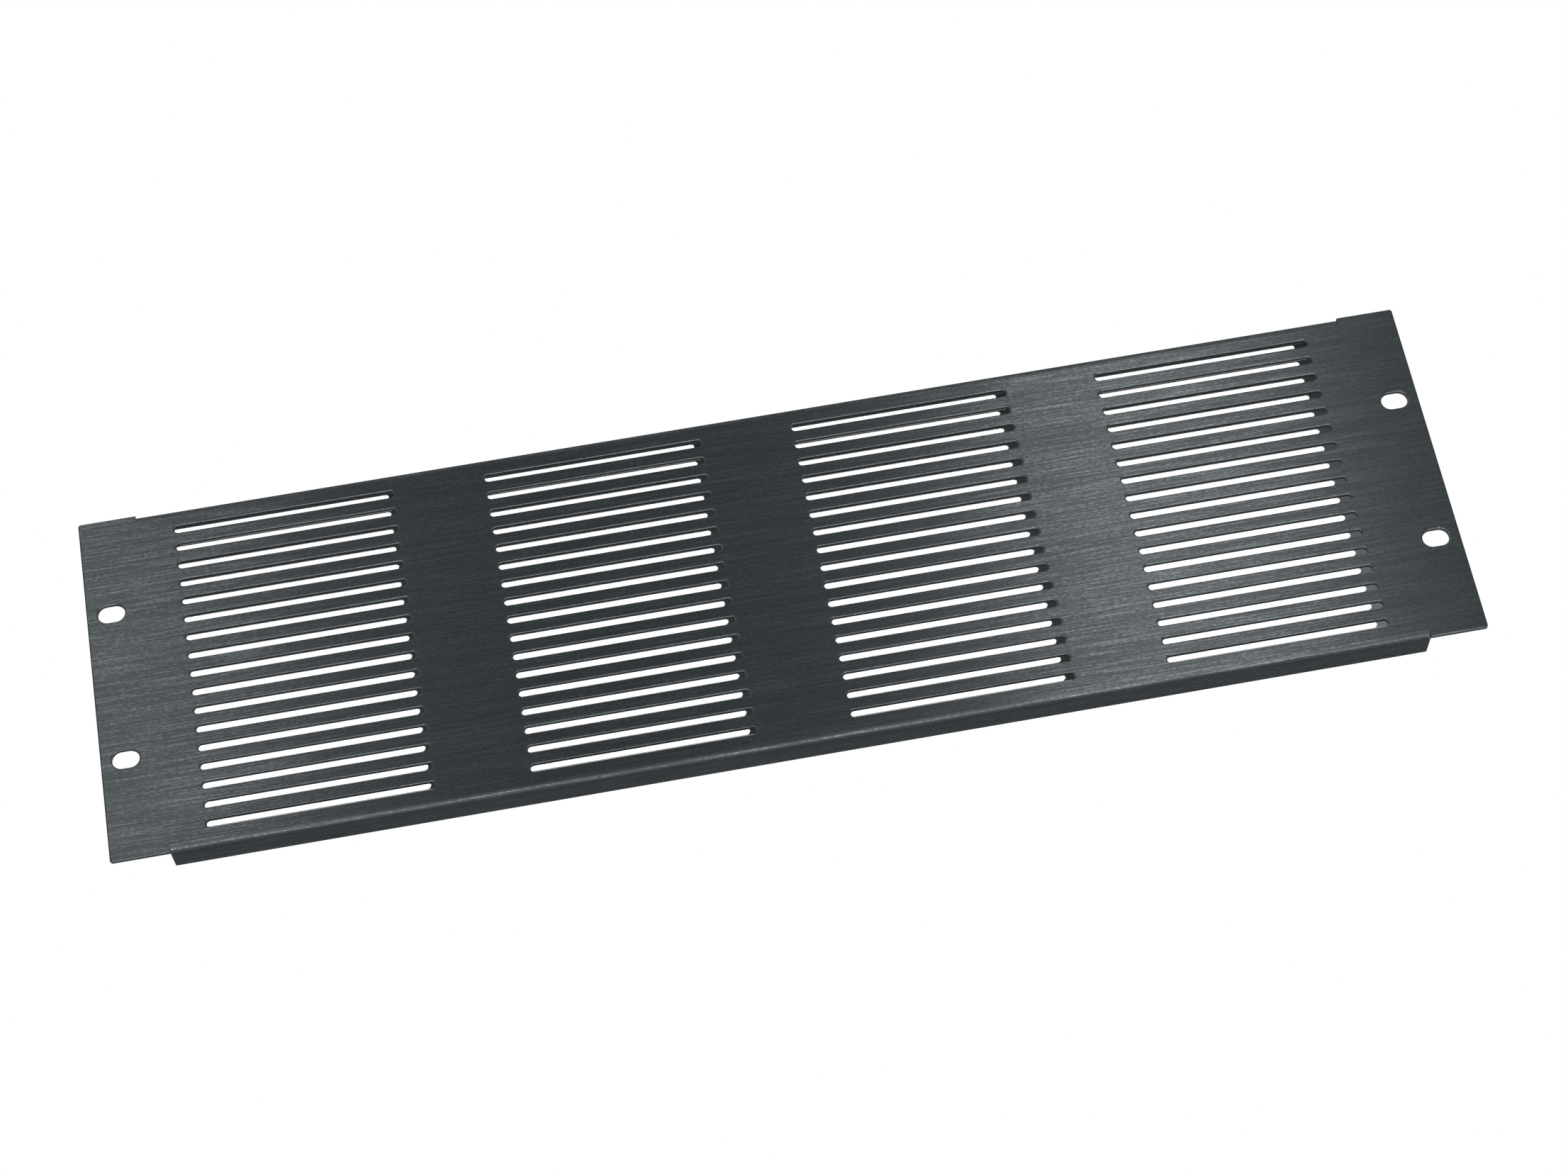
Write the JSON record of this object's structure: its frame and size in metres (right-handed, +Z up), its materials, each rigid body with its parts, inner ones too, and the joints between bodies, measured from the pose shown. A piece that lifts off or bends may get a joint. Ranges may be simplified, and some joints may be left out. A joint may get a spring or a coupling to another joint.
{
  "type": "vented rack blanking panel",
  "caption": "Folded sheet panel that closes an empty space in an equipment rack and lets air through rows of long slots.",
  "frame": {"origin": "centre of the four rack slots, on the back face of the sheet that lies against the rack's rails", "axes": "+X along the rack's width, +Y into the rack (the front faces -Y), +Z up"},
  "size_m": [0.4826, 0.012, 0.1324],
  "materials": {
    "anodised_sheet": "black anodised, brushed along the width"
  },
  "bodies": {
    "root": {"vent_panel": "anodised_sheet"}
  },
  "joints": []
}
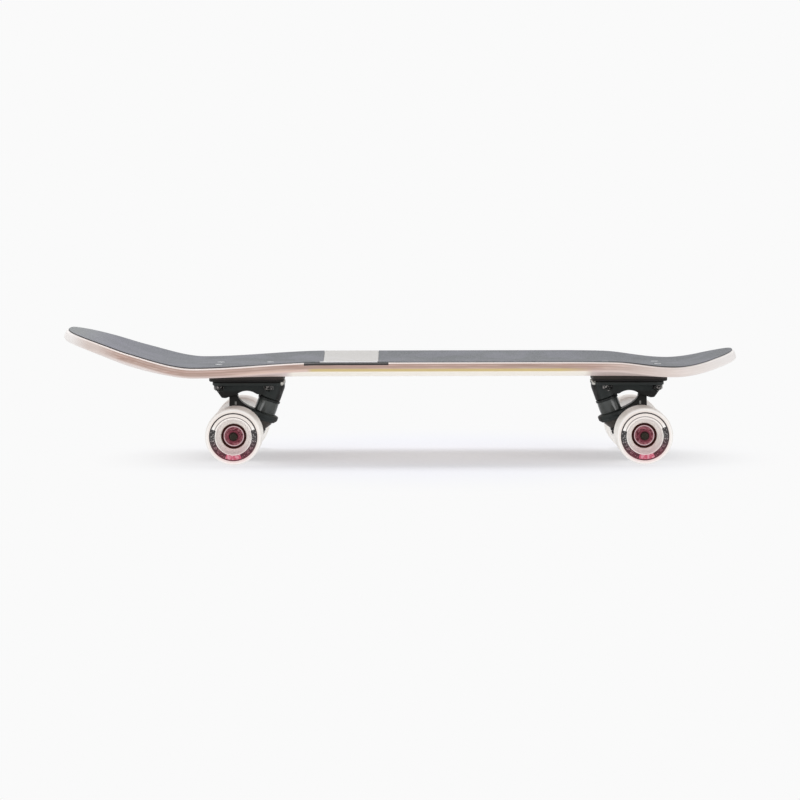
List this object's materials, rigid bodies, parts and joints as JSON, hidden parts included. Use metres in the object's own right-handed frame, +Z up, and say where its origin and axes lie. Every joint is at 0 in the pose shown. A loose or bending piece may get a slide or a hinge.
* * * * *
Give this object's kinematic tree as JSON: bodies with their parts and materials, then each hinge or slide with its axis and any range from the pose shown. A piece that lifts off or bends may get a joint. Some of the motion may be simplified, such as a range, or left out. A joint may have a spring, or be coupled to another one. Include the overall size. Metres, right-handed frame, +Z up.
* * * * *
== TASK DETAILS ==
From the data above, copy out every line with the string "bends" in it.

== THE RESPONSE ==
Write the JSON record of this object's structure: its frame and size in metres (right-handed, +Z up), its materials, each rigid body with its parts, inner ones too, and the joints between bodies, measured from the pose shown. A piece that lifts off or bends may get a joint. Ranges may be simplified, and some joints may be left out. A joint may get a spring or a coupling to another joint.
Give this object's kinematic tree as JSON: bodies with their parts and materials, then each hinge or slide with its axis and any range from the pose shown. A piece that lifts off or bends may get a joint. Some of the motion may be simplified, such as a range, or left out. A joint may have a spring, or be coupled to another one. Include the overall size. Metres, right-handed frame, +Z up.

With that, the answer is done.